== Data segment

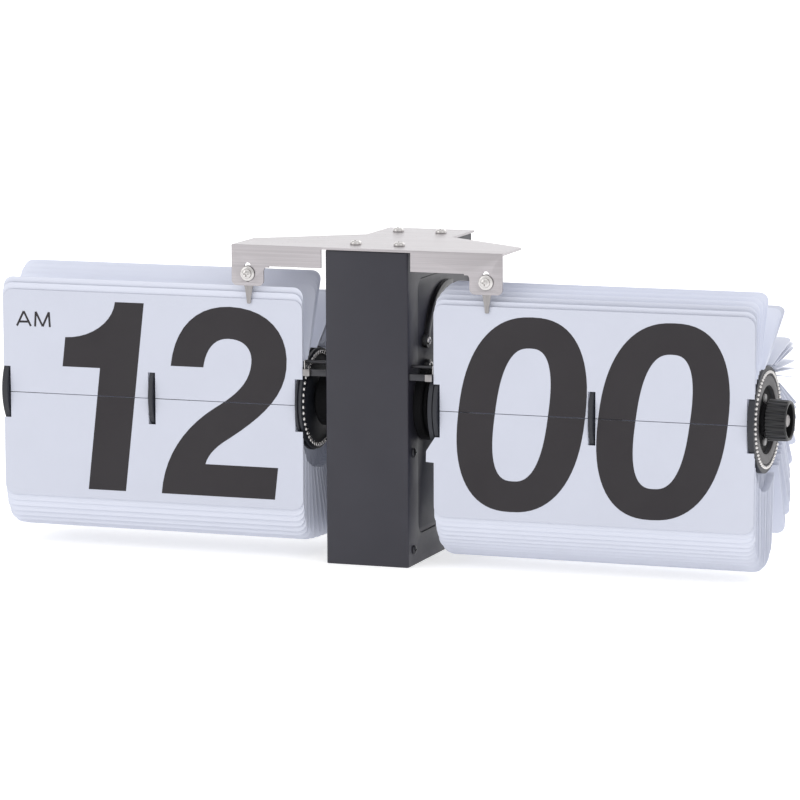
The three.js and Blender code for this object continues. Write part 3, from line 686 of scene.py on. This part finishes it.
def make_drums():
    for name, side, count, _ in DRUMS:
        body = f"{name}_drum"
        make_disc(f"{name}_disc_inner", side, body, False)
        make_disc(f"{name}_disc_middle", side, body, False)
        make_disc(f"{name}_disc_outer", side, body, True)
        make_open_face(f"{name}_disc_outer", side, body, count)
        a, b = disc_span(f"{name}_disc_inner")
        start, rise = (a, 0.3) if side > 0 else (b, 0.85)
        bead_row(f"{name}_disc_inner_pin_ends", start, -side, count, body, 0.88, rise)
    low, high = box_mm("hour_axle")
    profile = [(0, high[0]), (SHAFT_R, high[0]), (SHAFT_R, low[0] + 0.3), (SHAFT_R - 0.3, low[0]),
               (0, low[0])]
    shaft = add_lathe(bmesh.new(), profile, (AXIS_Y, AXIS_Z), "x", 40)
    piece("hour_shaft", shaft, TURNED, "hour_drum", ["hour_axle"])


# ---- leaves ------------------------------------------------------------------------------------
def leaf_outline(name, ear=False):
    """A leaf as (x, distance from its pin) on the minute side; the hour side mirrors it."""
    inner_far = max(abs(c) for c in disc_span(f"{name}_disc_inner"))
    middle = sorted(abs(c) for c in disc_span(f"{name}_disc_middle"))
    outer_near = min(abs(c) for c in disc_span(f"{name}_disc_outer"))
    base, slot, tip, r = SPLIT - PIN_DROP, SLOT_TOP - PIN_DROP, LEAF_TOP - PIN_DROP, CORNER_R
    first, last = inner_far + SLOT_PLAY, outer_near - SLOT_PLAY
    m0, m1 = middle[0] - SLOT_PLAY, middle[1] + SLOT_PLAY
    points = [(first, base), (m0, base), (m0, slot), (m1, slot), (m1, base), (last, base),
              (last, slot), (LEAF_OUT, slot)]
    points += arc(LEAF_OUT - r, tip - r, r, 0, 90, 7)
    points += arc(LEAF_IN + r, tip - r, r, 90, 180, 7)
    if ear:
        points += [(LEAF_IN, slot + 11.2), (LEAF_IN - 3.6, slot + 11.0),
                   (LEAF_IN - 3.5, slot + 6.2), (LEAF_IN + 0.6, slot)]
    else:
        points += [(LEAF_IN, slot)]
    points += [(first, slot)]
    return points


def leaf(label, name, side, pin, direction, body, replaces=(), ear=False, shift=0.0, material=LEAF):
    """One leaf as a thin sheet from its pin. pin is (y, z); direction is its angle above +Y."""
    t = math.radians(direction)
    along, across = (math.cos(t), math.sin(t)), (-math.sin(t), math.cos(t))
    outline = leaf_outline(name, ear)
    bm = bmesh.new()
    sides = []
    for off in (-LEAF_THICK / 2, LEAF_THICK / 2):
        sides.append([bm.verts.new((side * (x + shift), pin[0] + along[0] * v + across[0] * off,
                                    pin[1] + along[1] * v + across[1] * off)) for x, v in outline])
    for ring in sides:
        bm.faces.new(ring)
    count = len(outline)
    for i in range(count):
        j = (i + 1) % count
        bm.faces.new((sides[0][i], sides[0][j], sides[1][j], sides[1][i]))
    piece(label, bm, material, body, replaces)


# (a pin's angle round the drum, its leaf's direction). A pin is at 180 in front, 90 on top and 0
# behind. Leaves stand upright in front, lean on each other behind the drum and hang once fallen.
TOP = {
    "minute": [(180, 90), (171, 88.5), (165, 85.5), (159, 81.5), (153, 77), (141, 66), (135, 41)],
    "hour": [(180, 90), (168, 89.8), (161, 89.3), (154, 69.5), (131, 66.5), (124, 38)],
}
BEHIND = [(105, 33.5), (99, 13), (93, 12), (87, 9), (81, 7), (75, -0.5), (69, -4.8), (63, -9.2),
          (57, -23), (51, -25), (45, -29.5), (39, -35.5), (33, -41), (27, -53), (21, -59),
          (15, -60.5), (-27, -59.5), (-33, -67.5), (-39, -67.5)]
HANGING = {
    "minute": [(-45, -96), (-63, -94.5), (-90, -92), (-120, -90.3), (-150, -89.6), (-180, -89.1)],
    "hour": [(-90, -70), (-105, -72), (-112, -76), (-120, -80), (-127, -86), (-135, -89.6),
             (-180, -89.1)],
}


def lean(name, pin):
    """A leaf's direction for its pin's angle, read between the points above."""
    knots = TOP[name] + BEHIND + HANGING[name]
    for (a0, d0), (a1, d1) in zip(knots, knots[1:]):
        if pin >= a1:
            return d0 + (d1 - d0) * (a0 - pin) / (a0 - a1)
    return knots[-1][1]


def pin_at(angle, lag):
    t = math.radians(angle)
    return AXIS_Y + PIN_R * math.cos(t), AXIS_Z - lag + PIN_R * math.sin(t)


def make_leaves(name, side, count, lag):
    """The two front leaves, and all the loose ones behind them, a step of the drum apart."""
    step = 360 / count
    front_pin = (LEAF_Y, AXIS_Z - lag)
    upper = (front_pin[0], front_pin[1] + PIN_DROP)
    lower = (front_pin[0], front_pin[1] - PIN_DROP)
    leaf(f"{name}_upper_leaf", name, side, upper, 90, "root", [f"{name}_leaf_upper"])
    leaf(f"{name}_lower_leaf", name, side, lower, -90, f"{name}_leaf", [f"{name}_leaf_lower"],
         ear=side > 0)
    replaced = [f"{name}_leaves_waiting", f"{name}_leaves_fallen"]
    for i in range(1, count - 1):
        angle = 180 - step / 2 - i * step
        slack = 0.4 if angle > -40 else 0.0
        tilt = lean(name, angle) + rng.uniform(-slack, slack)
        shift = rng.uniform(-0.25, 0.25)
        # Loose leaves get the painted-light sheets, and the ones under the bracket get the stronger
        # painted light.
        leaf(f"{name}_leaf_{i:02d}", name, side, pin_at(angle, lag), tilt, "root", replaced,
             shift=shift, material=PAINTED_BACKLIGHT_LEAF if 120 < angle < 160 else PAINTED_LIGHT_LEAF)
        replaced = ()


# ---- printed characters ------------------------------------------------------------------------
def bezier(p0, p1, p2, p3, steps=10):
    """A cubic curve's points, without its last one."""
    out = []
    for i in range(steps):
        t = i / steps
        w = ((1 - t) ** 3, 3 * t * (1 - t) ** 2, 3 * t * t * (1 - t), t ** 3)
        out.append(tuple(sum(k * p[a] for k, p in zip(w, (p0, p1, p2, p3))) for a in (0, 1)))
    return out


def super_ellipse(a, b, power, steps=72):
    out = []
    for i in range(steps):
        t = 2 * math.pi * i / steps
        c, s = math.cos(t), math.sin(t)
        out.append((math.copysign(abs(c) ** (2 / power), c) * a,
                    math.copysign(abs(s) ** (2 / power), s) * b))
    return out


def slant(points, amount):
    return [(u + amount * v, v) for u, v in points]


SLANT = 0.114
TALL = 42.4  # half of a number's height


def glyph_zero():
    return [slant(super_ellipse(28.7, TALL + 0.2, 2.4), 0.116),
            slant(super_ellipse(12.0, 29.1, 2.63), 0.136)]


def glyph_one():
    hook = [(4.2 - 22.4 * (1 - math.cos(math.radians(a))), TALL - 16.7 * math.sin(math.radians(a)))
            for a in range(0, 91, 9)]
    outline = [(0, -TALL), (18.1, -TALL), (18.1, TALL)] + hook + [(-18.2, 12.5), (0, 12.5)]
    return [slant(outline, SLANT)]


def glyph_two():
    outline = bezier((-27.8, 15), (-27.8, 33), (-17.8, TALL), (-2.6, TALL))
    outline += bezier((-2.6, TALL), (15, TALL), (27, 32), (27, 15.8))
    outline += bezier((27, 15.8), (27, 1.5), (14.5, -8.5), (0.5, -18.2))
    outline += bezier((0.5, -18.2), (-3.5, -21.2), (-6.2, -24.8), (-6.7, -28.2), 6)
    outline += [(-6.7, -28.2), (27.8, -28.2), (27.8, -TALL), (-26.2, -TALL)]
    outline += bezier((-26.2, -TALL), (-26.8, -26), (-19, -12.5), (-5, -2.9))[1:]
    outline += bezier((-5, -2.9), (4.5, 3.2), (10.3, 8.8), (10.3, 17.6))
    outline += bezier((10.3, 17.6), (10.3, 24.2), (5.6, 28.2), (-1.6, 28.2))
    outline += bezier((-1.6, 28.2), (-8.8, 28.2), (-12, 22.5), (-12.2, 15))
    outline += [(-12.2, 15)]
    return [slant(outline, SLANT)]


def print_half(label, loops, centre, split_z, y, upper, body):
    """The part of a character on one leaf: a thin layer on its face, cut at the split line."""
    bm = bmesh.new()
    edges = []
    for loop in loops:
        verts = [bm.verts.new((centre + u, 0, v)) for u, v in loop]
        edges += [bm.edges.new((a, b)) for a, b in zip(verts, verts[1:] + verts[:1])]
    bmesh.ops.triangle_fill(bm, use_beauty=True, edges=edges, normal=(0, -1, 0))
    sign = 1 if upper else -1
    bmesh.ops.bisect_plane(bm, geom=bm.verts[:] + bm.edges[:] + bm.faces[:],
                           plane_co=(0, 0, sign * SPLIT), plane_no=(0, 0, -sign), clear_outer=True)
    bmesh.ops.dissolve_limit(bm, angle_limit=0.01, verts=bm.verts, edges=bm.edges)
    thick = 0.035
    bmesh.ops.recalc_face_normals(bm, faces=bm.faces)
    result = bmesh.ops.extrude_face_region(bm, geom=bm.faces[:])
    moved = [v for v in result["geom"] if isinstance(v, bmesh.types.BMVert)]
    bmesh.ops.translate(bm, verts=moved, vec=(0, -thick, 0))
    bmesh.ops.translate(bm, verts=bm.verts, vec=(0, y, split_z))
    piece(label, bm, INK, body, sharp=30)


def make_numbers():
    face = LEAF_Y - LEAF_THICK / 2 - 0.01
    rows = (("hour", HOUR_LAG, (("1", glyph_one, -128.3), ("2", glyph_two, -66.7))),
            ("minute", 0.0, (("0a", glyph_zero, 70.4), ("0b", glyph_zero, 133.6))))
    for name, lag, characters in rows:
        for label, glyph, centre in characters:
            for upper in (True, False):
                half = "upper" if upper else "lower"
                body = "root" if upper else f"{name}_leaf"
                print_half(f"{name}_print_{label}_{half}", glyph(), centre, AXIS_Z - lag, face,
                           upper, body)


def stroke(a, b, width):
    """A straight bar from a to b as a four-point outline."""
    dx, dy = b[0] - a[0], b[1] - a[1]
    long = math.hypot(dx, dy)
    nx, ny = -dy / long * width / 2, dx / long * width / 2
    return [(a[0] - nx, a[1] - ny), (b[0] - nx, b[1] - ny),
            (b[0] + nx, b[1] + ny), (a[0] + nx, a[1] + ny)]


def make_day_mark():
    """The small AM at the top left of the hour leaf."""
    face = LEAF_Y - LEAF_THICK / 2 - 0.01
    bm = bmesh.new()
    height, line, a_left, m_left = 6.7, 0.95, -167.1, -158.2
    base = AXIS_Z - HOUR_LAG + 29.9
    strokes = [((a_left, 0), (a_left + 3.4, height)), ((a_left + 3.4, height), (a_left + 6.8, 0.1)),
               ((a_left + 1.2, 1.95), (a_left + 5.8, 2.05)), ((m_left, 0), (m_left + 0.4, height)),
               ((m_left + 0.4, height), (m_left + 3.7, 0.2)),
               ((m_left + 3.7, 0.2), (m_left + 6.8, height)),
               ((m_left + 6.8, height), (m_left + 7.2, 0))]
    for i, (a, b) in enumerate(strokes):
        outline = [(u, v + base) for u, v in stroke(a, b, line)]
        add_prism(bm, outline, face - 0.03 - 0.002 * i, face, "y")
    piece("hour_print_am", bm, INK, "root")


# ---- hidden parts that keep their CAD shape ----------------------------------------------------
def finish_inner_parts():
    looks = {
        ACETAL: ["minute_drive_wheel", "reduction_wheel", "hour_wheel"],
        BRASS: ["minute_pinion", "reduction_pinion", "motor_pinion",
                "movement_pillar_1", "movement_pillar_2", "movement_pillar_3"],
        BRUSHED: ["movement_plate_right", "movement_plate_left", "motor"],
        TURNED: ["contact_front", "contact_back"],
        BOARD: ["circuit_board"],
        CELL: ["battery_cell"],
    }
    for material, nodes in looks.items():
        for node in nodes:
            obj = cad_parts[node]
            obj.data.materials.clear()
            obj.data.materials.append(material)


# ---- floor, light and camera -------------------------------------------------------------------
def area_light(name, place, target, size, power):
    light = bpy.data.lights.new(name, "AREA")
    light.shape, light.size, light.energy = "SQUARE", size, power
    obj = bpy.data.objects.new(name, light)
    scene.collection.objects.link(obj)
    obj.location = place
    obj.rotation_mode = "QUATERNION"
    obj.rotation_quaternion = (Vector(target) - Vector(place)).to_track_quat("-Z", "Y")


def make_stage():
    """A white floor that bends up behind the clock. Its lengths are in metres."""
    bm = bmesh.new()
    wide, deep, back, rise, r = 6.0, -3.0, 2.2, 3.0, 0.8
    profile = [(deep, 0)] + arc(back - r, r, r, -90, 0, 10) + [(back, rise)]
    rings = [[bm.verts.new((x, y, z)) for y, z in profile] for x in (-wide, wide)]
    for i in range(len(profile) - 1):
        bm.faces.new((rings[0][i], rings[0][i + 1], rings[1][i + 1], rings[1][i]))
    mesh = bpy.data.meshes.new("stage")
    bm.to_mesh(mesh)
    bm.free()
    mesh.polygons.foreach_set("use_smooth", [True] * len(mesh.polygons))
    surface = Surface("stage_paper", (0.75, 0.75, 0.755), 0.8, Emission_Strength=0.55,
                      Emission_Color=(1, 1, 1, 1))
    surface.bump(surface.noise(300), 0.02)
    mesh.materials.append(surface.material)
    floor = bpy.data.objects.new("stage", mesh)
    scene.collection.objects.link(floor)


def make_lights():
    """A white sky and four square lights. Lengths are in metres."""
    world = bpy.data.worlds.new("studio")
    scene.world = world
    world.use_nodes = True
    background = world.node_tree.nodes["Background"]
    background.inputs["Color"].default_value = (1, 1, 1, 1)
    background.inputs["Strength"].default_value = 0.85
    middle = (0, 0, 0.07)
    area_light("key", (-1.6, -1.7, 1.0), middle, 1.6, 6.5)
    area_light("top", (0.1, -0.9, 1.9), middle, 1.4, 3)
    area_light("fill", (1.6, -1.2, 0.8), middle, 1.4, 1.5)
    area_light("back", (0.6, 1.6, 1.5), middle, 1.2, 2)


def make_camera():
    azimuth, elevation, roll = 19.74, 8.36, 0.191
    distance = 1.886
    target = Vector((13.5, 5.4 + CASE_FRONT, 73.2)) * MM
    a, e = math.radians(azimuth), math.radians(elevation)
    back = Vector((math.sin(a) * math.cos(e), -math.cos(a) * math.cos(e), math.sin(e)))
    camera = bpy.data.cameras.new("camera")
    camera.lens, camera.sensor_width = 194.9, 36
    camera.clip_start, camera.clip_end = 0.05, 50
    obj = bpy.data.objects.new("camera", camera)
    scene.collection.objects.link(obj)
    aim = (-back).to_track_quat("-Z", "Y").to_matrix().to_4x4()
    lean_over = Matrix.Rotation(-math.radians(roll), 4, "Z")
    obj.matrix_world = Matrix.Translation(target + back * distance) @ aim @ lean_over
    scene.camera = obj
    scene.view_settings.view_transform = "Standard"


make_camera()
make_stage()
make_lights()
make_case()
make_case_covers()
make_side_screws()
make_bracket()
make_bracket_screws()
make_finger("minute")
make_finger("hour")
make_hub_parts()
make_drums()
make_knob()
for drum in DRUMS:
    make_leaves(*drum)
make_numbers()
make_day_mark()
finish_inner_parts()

====

In the material above, locate the line containing "obj = cad_parts[node]" and the line containing "obj.data.materials.append(material)". Transcribe exactly those two lines and every line between them, and nothing more.

            obj = cad_parts[node]
            obj.data.materials.clear()
            obj.data.materials.append(material)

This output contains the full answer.